On paper, Google for Creators, put on by the boutique consultancy FLO {thinkery} and essentially a sequel to last year's Google for Entrepreneurs event, was a workshop for Google to showcase its digital Swiss army knife and educate creators, mostly in the music industry, how to use its tools.

But for FLO, Google for Creators was also an effort to mend the relationship between Nashville's legacy music industry and the greater tech industry. Its intent was to show Google and YouTube that Nashville is the epicenter of the new-model music business, in hopes the online giants will extend a tentacle our way.

"Google proper will never put an office here," says FLO founder Mark Montgomery. "YouTube, however, would."

Montgomery refers in particular to YouTube's new Creators Spaces enterprise. In the video-sharing site's quest to become in essence a boundless cable TV package, it has started funding satellite Creators Spaces in cities like New York, Tokyo and L.A. "And we want the next one here," Montgomery says.
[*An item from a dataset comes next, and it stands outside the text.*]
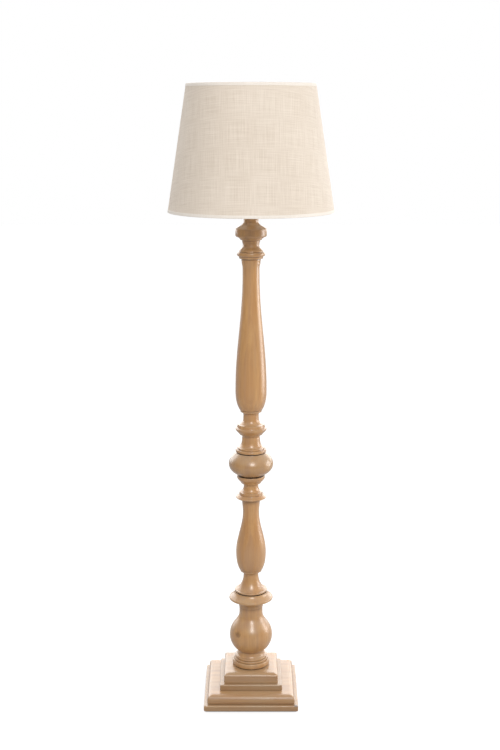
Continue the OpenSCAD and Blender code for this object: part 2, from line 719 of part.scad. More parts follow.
module upper_shade_ring() {
    color("gold") translate([0, 0, upper_ring_z + ring_h]) mirror([0, 0, 1]) shade_ring();
}

module bulb_contact() {
    color("silver") translate([0, 0, tip_z]) rotate_extrude() polygon(concat([[0, 0]],
        trace([[0, tip_d/4, "line"], [tip_round, tip_d/2, "round"],
            [tip_h - tip_round, tip_d/2, "line"]]), [[0, tip_h]]));
}

module bulb_cap() {
    color("silver") translate([0, 0, tip_z + tip_h]) rotate_extrude() polygon([
        [0, 0], [cap_foot_d/2, 0], [cap_d/2 - cap_step, cap_cone_h],
        [cap_d/2, cap_cone_h + cap_step], [cap_d/2, cap_h], [0, cap_h]]);
}

module bulb_glass() {
    base = tip_h + cap_h;
    r = bulb_d/2;
    color("white") translate([0, 0, tip_z + base]) rotate_extrude() polygon(concat([[0, 0]],
        trace([[0, cap_d/2 - glass_in, "line"], [glass_flare_h, cap_d/2 + glass_flare, "ogee"],
            [bulb_h - base - glass_flare_h - r, r, "ogee", 0.5, 0.35], [r, 0, "round"]])));
}

// Outer radius of the shade's linen at a height over its lower rim
function shade_r(h) = (shade_bottom_d + (shade_top_d - shade_bottom_d)*h/shade_h)/2;

// A conical sheet between two depths under the shade's outer face
module shade_wall(depth, t, h0, h1) {
    rotate_extrude($fn = 180) polygon([
        [shade_r(h0) - depth - t, h0], [shade_r(h0) - depth, h0],
        [shade_r(h1) - depth, h1], [shade_r(h1) - depth - t, h1]]);
}

module shade_linen() {
    color("wheat") translate([0, 0, shade_z]) shade_wall(0, linen_t, trim_t, shade_h - trim_t);
}

module shade_liner() {
    color("white") translate([0, 0, shade_z]) shade_wall(linen_t, liner_t, trim_t, shade_h - trim_t);
}

// A point at some depth under the shade's outer face
function at_depth(depth, h) = [shade_r(h) - depth, h];

// A strip folded over a rim: up the shade's outer face, over its edge, round the wire
// that lies behind and back to the liner. way is 1 on the lower rim and -1 on the upper.
module trim(rim, way) {
    fold = rim + way*trim_t;
    over = rim + way*(wire_up + wire_r + fit);
    behind = skin + 2*wire_in;
    color("linen") translate([0, 0, shade_z]) rotate_extrude($fn = 180) polygon([
        at_depth(-trim_t, rim), at_depth(-trim_t, rim + way*trim_w), at_depth(0, rim + way*trim_w),
        at_depth(0, fold), at_depth(behind, fold), at_depth(behind, over), at_depth(skin, over),
        at_depth(skin, over + way*trim_t), at_depth(behind + trim_t, over + way*trim_t),
        at_depth(behind + trim_t, rim)]);
}

module bottom_trim() {
    difference() {
        trim(0, 1);
        color("linen") translate([0, 0, shade_z]) spokes(slip);
    }
}

module top_trim() { trim(shade_h, -1); }

// The wire's centre line, as a radius, at a height over the lower rim
function wire_at(h) = shade_r(h) - skin - wire_in;

module rim_wire(h) {
    translate([0, 0, h]) rotate_extrude($fn = 180) translate([wire_at(h), 0]) circle(wire_r, $fn = 24);
}

module top_wire() {
    color("white") translate([0, 0, shade_z]) rim_wire(shade_h - wire_up);
}

// The spokes' long stretches, from the bends by the carrier's plate down to the wire
module spokes(grow = 0) {
    bend = [ring_r + spoke_bend, carrier_z + carrier_h/2 - shade_z];
    end = [wire_at(wire_up), wire_up];
    fall = atan2(bend[1] - end[1], end[0] - bend[0]);
    for (i = [1:spoke_count]) rotate(spoke_start + 360*i/spoke_count)
        translate([bend[0], 0, bend[1]]) rotate([0, 90 + fall, 0])
            cylinder(r = spoke_d/2 + grow, h = norm(end - bend));
}

module carrier_plate() {
    color("white") translate([0, 0, carrier_z]) ring(holder_r + run_gap, plate_r, carrier_h);
}

// The lower rim's wire with the three spokes, whose short ends meet the plate's edge
module shade_carrier() {
    stub_r = plate_r + fit;
    color("white") translate([0, 0, shade_z]) {
        rim_wire(wire_up);
        spokes();
        for (i = [1:spoke_count]) rotate(spoke_start + 360*i/spoke_count)
            translate([stub_r, 0, carrier_z + carrier_h/2 - shade_z]) {
                length = ring_r + spoke_bend - stub_r;
                rotate([0, 90, 0]) cylinder(r = spoke_d/2, h = length);
                translate([length, 0, 0]) sphere(r = spoke_d/2 + fit);
            }
    }
}

base_felt();
ballast_ring();
ballast_screws();
slab_screws();
block_screws();
plinth_slab();
plinth_moulding();
plinth_step();
plinth_block();
cable_bush();
urn();
lower_baluster();
ball();
upper_baluster();
lamp_tube();
base_washer();
base_nut();
neck_cap();
neck_nut();
holder_cup();
holder_insert();
holder_skirt();
screw_shell();
centre_contact();
switch_bar();
lower_shade_ring();
upper_shade_ring();
bulb_glass();
bulb_cap();
bulb_contact();
carrier_plate();
shade_carrier();
top_wire();
shade_liner();
shade_linen();
bottom_trim();
top_trim();
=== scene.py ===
# Floor lamp: a turned, lime-washed timber column on a stepped plinth, with a linen shade
import math

import bmesh
import bpy
import numpy as np
from mathutils import Matrix, Vector


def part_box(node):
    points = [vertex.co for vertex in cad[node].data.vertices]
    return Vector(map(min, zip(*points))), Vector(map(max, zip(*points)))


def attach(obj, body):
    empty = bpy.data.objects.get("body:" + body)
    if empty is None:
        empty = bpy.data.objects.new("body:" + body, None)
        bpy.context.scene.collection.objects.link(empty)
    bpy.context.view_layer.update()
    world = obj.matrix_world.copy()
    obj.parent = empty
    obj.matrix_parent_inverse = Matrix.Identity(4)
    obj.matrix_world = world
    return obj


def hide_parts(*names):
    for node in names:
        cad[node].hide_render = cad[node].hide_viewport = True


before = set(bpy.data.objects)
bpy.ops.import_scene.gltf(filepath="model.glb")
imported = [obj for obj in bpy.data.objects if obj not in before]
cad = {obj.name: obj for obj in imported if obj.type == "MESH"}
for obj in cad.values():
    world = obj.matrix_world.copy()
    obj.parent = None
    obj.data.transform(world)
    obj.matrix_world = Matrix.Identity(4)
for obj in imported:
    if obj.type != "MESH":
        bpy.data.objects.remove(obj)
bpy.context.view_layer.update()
scene = bpy.context.scene
scene.view_settings.view_transform = "Standard"
print("frame loaded with", len(cad), "solids")


# ---- nodes

class Value:
    # one output of a node: arithmetic with it adds math nodes to its tree
    def __init__(self, socket):
        self.socket = socket

    def __add__(self, other):
        return reckon("ADD", self, other)

    def __sub__(self, other):
        return reckon("SUBTRACT", self, other)

    def __mul__(self, other):
        return reckon("MULTIPLY", self, other)

    def __truediv__(self, other):
        return reckon("DIVIDE", self, other)


class Outputs:
    def __init__(self, node):
        self.node = node

    def __getitem__(self, key):
        return Value(self.node.outputs[key])


def connect(node, inputs):
    for name, value in inputs.items():
        if isinstance(value, Value):
            node.id_data.links.new(value.socket, node.inputs[name])
        else:
            node.inputs[name].default_value = value


def addNode(tree, kind, inputs=None, **settings):
    node = tree.nodes.new(kind)
    for name, value in settings.items():
        setattr(node, name, value)
    connect(node, inputs or {})
    return Outputs(node)


def treeOf(*values):
    return next(value.socket.id_data for value in values if isinstance(value, Value))


def reckon(operation, *values):
    return addNode(treeOf(*values), "ShaderNodeMath", dict(enumerate(values)), operation=operation)[0]


def reckonVector(operation, *values):
    return addNode(treeOf(*values), "ShaderNodeVectorMath", dict(enumerate(values)), operation=operation)


def split(vector):
    parts = addNode(treeOf(vector), "ShaderNodeSeparateXYZ", {0: vector})
    return parts[0], parts[1], parts[2]


def join(x, y, z=0.0):
    return addNode(treeOf(x, y, z), "ShaderNodeCombineXYZ", {0: x, 1: y, 2: z})[0]


def ramp(value, low, high, bottom=0.0, top=1.0):
    # a smooth step from bottom to top while value goes from low to high
    return addNode(treeOf(value), "ShaderNodeMapRange", {0: value, 1: low, 2: high, 3: bottom, 4: top},
                   interpolation_type="SMOOTHSTEP")[0]


def blend(share, first, second):
    return addNode(treeOf(share), "ShaderNodeMix", {0: share, 6: first, 7: second}, data_type="RGBA")[2]


def noise(vector, scale, detail=2.0, roughness=0.5):
    # scale is how many bumps there are to the metre along each axis
    tree = treeOf(vector)
    mapped = addNode(tree, "ShaderNodeMapping", {"Vector": vector, "Scale": scale})[0]
    return addNode(tree, "ShaderNodeTexNoise", {"Vector": mapped, "Scale": 1.0, "Detail": detail,
                   "Roughness": roughness})[0]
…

A YouTube presence in Nashville could mean huge opportunities for local entrepreneurs, techies and Music Row hit men alike.

"Whenever you get in the same city the opportunities for collaboration are so much greater than us having to fly back to California," Sony Nashville digital marketing rep Nick Barnes tells the Scene. Partnerships with YouTube are one of the best hopes the industry has to monetize online content.
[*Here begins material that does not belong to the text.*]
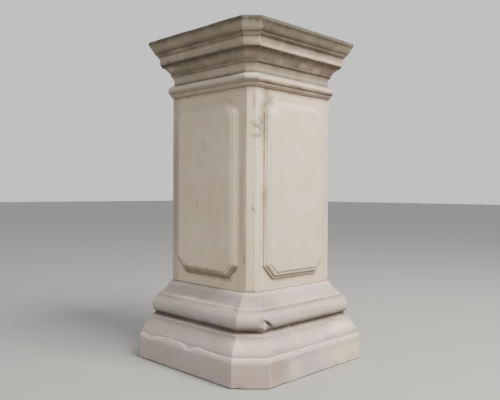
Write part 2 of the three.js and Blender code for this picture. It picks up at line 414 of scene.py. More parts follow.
CAP_MARKS = {
    "cream": (
        # Paler stone on the right face's corona and bead and on the near corner, which also paints the
        # light that falls there
        Mark("right", 60, 1119, 440, 20, 0.9),
        Mark("near", 0, 1130, 60, 26, 0.6),
        Mark("near", 0, 1166, 90, 40, 0.7),
        Mark("right", 0, 1014, 480, 14, 0.5),
    ),
    "warm": (
        Mark("right", 60, 1088, 300, 26, 0.35),
        Mark("right", 109, 1082, 70, 20, 0.5),
        Mark("near", 0, 1090, 70, 24, 0.35),
        Mark("left", 60, 1090, 200, 24, 0.4),
    ),
    "growth": (
        Mark("front", 120, 1172, 320, 40, 0.3),
        Mark("front", -60, 1170, 160, 34, 0.25),
        Mark("front", -240, 1172, 130, 44, 0.6),
        Mark("near", 0, 1172, 90, 34, 0.35),
        Mark("right", -186, 1134, 70, 26, 0.3),
        Mark("right", 250, 1126, 120, 36, 0.4),
        Mark("right", 60, 1170, 520, 40, 0.3),
        Mark("front", -60, 1050, 180, 34, 0.3),
        Mark("front", -100, 1092, 110, 20, 0.4),
        Mark("front", 60, 1090, 90, 18, 0.35),
        Mark("front", 160, 1088, 80, 16, 0.25),
        Mark("back", 40, 1172, 340, 36, 0.35),
        Mark("left", -80, 1170, 260, 36, 0.4),
    ),
    "pale": (
        Mark("near", 31, 1169, 9, 15, 1.0),
        Mark("near", -15, 1184, 20, 9, 0.2),
        Mark("right", -94, 1083, 48, 16, 0.22),
        Mark("right", 27, 1086, 50, 17, 0.28),
        Mark("right", 108, 1082, 44, 17, 0.28),
        Mark("right", 40, 1116, 340, 12, 0.3),
        Mark("front", -186, 1094, 34, 14, 0.22),
    ),
    "stain": (
        Mark("right", -236, 1160, 14, 50, 0.5),
        Mark("front", -160, 1160, 90, 14, 0.4),
        Mark("front", 90, 1158, 130, 12, 0.4),
        Mark("right", -30, 1098, 220, 14, 0.4),
        Mark("right", -200, 1094, 60, 22, 0.5),
        Mark("back", -60, 1098, 200, 14, 0.4),
    ),
    "crust": (
        Mark("right", 0, 1195, 1200, 26, 0.75),
        Mark("front", 0, 1197, 1200, 18, 0.4),
        Mark("back", 0, 1195, 1200, 26, 0.6),
        Mark("left", 0, 1197, 1200, 20, 0.5),
        # Painted shadow: this line and the next darken the soffit under the corona
        Mark("front", -40, 1111, 560, 8, 0.55),
        Mark("right", 255, 1108, 120, 12, 0.5),
    ),
}

# Faces and cut corners that share a side table. The tables add dirt, painted light that makes the cut
# corners paler, and painted shade in darker bands under the mouldings of the lit faces
CORNERS = ("near", "right corner", "far corner", "left corner")
LIT_FACES = ("right", "back")

BASE_WEATHER = Weather(
    # Dirt by height, with painted shade where the light doesn't reach: darkest at the shelf and groove
    # under the torus
    soiling=((0, 0.12), (8, 0.08), (84, 0.08), (97, 0.06), (101, 0.1), (106, 0.08), (114, 0.14),
             (122, 0.22), (132, 0.36), (140, 0.32), (147, 0.28), (156, 0.22), (160, 0.35),
             (165, 0.55), (170, 0.8), (176, 0.8), (183, 0.6), (192, 0.25), (200, 0.08), (218, 0.14),
             (228, 0.3), (234, 0.5), (238, 0.36), (242, 0.26), (248, 0.36), (255, 0.28), (263, 0.2),
             (272, 0.16), (280, 0.1), (287, 0.12)),
    sides=(
        (CORNERS, ((0, 0), (84, -0.05), (110, 0), (116, -0.2), (132, -0.4), (142, -0.3), (150, 0),
                   (157, 0), (163, 0.25), (170, 0.05), (185, -0.05), (200, 0), (218, -0.15),
                   (233, 0), (238, -0.3), (246, -0.35), (260, -0.2), (287, -0.12))),
        (LIT_FACES, ((0, -0.05), (60, -0.05), (78, 0.12), (90, 0.12), (98, 0.1), (104, 0.2),
                     (108, 0.34), (113, 0.12), (122, -0.16), (132, -0.3), (142, -0.2), (150, -0.1),
                     (157, 0), (163, 0.2), (170, 0), (183, 0.05), (192, -0.05), (200, -0.05),
                     (218, -0.14), (228, -0.1), (234, 0.1), (238, 0), (246, -0.12), (255, -0.2),
                     (272, -0.14), (287, -0.1))),
    ),
    rubbed=((0, 0.0), (80, 0.05), (85, 0.4), (92, 0.5), (98, 0.4), (103, 0.1), (150, 0.0), (280, 0.0),
            (287, 0.12)),
    held=((0, 1), (85, 1), (89, 0.1), (108, 0.1), (112, 1), (226, 1), (232, 0.6), (242, 0.6), (246, 1)),
    bared_and_highlit=((0, 1), (276, 1), (282, 0.3), (287, 0.3)),
    overhang_dirt_and_shade=((0, 0.15),),
)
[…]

"It's a great revenue stream for us," Barnes says.

He notes that in the two years he's worked at Sony, he's seen the company shift its priorities towards developing digital content. "They're embracing digital," Barnes says. "Even since I've been there, I've seen [funding for projects] quadruple."
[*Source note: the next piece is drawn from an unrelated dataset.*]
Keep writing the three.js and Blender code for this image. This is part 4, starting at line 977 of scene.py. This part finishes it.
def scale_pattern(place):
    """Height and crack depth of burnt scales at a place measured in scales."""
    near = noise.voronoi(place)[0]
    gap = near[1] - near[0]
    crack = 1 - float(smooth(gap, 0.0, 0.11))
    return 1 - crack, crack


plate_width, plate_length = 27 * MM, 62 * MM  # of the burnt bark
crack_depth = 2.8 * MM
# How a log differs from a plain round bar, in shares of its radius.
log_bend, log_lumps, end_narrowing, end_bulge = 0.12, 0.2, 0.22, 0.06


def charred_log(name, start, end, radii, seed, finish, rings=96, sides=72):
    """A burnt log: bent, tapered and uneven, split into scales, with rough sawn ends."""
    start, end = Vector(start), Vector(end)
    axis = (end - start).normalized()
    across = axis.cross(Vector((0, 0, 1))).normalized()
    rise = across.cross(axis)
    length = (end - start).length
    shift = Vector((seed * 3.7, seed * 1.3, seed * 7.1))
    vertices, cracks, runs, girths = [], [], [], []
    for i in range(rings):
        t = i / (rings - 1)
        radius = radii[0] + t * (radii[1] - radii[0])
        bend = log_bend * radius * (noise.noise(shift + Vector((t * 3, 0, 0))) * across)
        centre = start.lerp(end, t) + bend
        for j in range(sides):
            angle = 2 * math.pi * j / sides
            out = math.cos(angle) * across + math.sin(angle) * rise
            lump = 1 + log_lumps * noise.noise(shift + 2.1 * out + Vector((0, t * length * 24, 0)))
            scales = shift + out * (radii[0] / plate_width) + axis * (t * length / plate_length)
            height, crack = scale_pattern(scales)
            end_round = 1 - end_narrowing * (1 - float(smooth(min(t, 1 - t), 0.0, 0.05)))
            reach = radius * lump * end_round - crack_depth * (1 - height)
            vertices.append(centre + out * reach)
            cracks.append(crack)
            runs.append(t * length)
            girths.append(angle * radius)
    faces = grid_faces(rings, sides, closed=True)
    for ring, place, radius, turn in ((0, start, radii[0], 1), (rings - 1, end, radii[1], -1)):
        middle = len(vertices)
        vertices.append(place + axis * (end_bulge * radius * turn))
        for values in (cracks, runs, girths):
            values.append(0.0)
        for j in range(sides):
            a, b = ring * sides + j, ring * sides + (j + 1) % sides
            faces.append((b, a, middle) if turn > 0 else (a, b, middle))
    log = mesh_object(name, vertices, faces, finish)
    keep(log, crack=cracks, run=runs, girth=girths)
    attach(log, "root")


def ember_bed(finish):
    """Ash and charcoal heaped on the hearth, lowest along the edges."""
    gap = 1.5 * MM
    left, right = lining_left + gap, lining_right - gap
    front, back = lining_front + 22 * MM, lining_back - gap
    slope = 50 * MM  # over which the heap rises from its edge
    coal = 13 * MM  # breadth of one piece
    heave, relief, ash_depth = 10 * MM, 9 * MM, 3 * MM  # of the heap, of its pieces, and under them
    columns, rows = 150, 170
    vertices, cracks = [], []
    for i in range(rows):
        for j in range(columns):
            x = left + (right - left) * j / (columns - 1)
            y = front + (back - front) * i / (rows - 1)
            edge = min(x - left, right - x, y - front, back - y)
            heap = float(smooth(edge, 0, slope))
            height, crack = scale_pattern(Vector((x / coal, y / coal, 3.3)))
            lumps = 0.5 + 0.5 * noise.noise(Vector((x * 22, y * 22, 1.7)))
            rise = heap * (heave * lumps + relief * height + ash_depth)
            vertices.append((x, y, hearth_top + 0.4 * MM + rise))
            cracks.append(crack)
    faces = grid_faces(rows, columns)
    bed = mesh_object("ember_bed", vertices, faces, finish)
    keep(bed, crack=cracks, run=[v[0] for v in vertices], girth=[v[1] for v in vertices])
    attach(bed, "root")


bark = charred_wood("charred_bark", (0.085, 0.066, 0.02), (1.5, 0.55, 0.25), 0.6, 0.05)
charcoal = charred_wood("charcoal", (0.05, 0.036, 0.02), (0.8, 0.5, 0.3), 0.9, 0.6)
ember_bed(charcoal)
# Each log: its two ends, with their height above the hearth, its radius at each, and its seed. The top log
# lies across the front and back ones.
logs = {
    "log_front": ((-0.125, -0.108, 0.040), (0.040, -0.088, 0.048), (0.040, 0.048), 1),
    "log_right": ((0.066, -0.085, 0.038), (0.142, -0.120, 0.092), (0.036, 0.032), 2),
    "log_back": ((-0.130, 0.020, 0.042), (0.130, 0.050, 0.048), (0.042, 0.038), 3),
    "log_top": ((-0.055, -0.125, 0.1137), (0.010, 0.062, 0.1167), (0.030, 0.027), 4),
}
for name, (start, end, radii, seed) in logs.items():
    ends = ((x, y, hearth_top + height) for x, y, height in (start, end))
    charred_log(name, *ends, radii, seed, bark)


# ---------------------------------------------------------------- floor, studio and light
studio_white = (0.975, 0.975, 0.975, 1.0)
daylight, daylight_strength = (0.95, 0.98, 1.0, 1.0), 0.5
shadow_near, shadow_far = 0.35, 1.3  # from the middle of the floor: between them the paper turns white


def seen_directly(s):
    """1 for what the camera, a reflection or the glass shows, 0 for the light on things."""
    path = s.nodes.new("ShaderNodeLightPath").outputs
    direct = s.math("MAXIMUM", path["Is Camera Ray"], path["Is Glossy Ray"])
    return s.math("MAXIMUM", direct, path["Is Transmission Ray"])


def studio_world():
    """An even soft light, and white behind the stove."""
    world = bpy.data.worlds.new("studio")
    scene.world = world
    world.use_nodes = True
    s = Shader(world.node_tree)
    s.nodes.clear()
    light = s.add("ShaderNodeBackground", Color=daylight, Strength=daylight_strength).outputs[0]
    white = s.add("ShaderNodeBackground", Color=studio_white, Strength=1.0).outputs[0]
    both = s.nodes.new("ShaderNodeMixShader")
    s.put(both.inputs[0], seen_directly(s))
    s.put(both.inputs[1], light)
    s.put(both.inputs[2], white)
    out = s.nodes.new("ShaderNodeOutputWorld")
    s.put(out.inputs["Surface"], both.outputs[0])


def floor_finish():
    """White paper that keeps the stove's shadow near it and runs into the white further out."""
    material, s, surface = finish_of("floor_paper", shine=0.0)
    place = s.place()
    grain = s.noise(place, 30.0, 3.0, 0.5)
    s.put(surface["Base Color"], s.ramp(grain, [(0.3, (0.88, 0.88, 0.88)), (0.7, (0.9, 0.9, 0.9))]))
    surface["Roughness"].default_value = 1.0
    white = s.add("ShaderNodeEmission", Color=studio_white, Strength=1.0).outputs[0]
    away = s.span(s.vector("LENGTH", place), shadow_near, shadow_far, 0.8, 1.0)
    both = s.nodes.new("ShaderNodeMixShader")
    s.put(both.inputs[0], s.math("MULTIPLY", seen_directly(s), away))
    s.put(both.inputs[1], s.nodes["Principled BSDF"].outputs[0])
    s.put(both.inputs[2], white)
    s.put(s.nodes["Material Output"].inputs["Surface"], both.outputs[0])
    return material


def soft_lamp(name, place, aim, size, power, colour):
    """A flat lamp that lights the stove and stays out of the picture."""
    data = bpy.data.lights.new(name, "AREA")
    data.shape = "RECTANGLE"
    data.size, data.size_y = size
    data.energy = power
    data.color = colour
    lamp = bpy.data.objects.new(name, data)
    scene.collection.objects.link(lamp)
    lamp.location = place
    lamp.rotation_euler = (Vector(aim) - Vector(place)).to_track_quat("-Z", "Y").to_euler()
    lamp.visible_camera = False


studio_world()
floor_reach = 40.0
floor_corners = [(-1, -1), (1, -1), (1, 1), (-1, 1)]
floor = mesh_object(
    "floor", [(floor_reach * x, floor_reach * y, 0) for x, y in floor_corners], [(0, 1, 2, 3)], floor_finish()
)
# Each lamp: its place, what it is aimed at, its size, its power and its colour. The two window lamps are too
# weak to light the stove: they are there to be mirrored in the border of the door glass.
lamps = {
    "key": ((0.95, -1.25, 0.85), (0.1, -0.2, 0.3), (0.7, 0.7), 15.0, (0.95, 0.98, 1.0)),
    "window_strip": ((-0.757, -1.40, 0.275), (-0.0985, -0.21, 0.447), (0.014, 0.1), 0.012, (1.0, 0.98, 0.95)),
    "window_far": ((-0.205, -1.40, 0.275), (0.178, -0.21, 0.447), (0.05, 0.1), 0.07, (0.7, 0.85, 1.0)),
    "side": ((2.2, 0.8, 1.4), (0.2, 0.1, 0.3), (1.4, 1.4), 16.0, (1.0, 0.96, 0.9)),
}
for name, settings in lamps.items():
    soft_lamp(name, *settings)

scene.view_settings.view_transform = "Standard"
The turnout for last week's confab suggests Nashville's music industry may be ready to embrace the binary beast. Music Row folk showed up with open minds, eager to learn how they can create digital revenue streams.

That hasn't always been the case. Since the rise of Napster in 2000, all the way through the bloody back-and-forth that stalled the SOPA/PIPA online piracy bills in January 2012, many in the financially devastated music industry have blamed not just the Internet but Google specifically for their woes. Montgomery says that when he put on a SOPA/PIPA panel a couple of years ago, the Music Row players he brought out "wanted to hang the guy from Google. ... They believe it's Google's fault [that their checks were cut in half]."

That logic makes as much sense as blaming a road when you're hit by a truck. Nevertheless, despite the rancor, the Internet monolith was impressed by the fierce campaign Music Row waged on behalf of the legislation. Montgomery says SOPA lobbyists took songwriters up to Capitol Hill to play their George Jones cuts for congressmen and tug at their heartstrings. Google bigwigs respected their political savvy and ability to mobilize.

"What they figured out is, there was a significant power center here legislatively," Montgomery explains, "and they knew how to wield that power."

Now with SOPA/PIPA dead in the water, squabbling has subsided. Steve Bogard, a songwriters advocate and director of the Copyright Forum at Belmont University, was an outspoken SOPA proponent and fierce Google critic. "Google owns the PA system," he said at the time of the legislation. Yet the Bogard on hand at Google for Creators was far more conciliatory.

"I think that both sides have come miles toward each other," Bogard tells the Scene. "I'm seeing a lot more deals being made."

Bogard, like Montgomery, sees an opportunity to foster a symbiotic relationship between Google and the local creative community. "Google is the epitome of hip and cool, and we've gotta show them that Nashville is that as well," Bogard says. And if Music City is successful in selling itself, he says it'll see an opportunity as well.

"What Google has to gain is the goodwill and the knowledge in the [Nashville] creative community that their desire is to compensate creators," he says, "not eat the goose that laid the golden egg."

YouTube, which is owned by Google, sees value in that opportunity also.

"Nashville's always been the epicenter of creativity in music, but I think that it's more powerful now than it's been before, and I also think that the voice of that music has gotten wider in breadth," says Vivien Lewit, YouTube's director of content partnerships and a speaker at last Thursday's event. "This is one of the first Google-wide — meaning all of our suites or products together — events that we've done for creators specifically, and it is an opening to an ongoing dialogue."

Montgomery hopes that dialogue, and Google for Creators, leads to a tangible outcome.

That could include steady local production of the kind of content Barnes has seen developed at Sony, such as "lifestyle" videos on YouTube in which artists provide fans and channel subscribers with behind-the-scenes clips, video blogs and other enticements.

"We are starting to offer content that is not so commercial, and I think that is what today was all about," Barnes says.

Google for Creators speaker Tim Shey, director of YouTube Nextlab, says going the extra mile with online content is crucial. On that score, he has a message for any established Nashville act or label that considers the online platform a negligible fad.

"This is the key," Shey says. "You're competing with kids that have nothing else to do but post videos on YouTube."